On November 11, 2004 the seven succeeded in shutting down Agrexco's UK distribution centre for over eight hours, blocking both the entrance and exit to the depot near Swallowfield Way, Hayes, Middlesex, and reportedly losing the company over £100,000 in profit. Amos Orr, General Manager of Agrexco UK, said its exports from Israel and the occupied territories amount to some $700 million a year out of a total of $880 million which is the annual total of all Israeli agricultural exports.

He admitted Agrexco imports between 60-70% of all produce that is grown on settlements in the occupied territories. The protestors wanted to draw attention to Agrexco's complicity in the occupation. Supporters had collected documentary evidence of Agrexco's business operations in the Jordon Valley, to argue the company was in breach of UK and international law.

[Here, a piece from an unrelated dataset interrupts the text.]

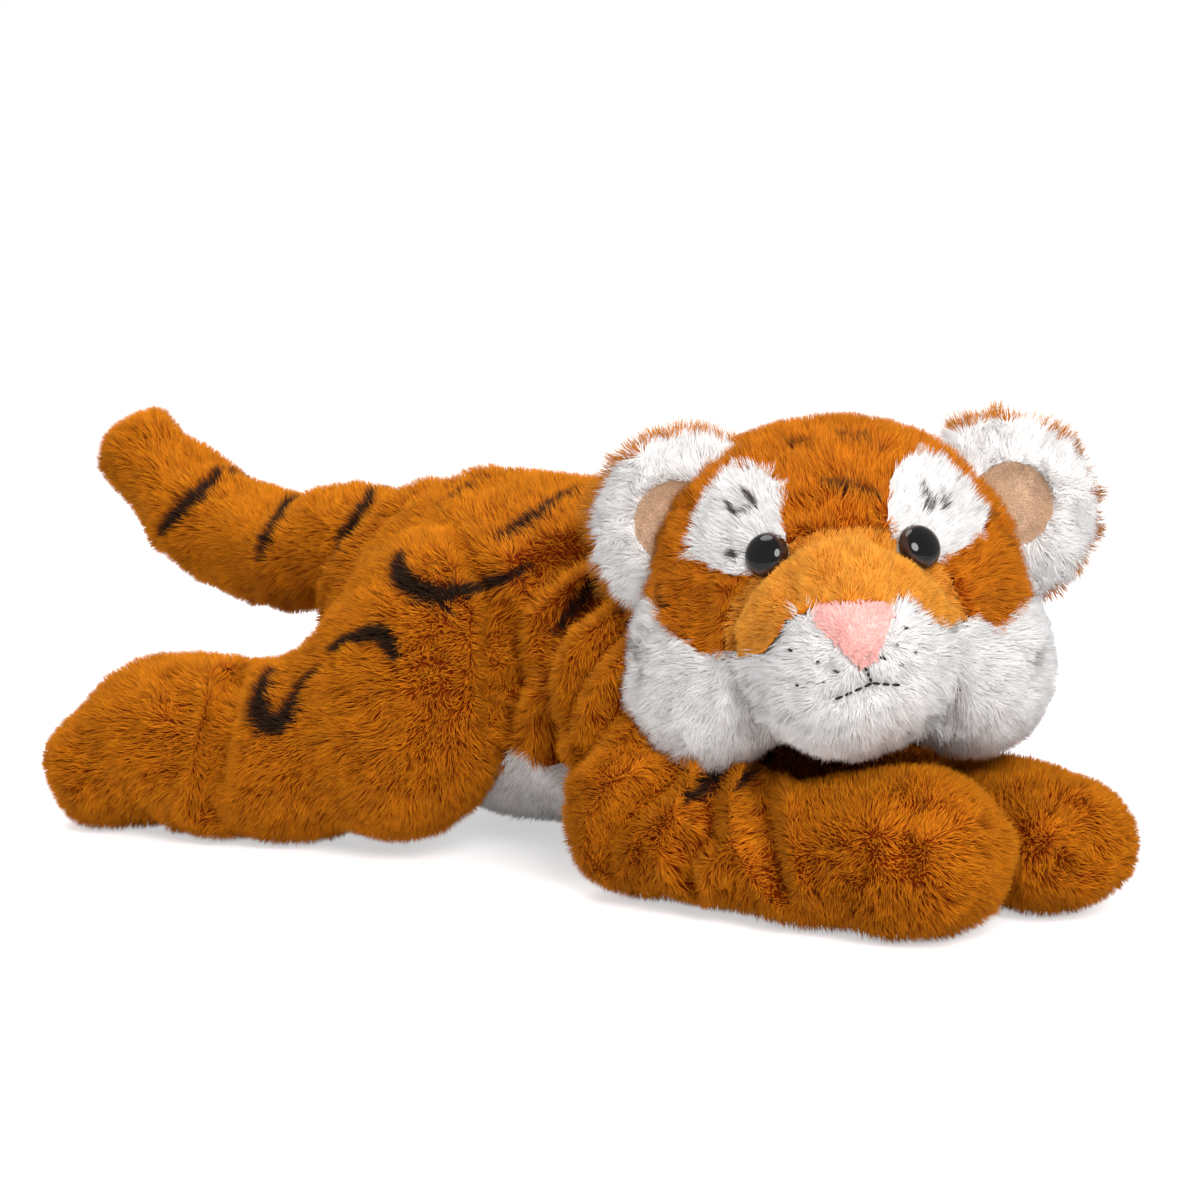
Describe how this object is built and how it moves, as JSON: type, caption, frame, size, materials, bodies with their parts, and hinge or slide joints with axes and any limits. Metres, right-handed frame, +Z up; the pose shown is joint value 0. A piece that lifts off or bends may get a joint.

As it turned out, this defence did not need to be argued, because reference to UK Land Registry documents showed that Agrexco UK had built both their entrance and exit gates on other peoples land and had no legal right to ask the protesters to leave. It also became clear that Agrexco could not prove they were trading lawfully, being unable to show UK import licences for the stocks of strawberries that were ready to deliver on the day of the protest action.

Chief Inspector Cumber of Hayes Police who acted as police commander at the scene of the blockade invoked powers to arrest protesters who refused to leave land, but had only taken the word of Mr Orr when investigating who owned the land on which the protesters had set up the blockade. (Bit like the way Israel claims the right to erect its "security" Wall on Palestinian land!)

The campaign to Boycott Agrexco continues. A website that will gather information disclosed through Uxbridge case will be launched soon.. The defendants will call for further direct action against Agrexco.

Such campaigns may lack the resources of states and governments. But they have the Israeli government and its supporters worried. And whatever other governments may do to assist the Israeli state against the Palestinians, they cannot make people buy stuff they decide they don't want.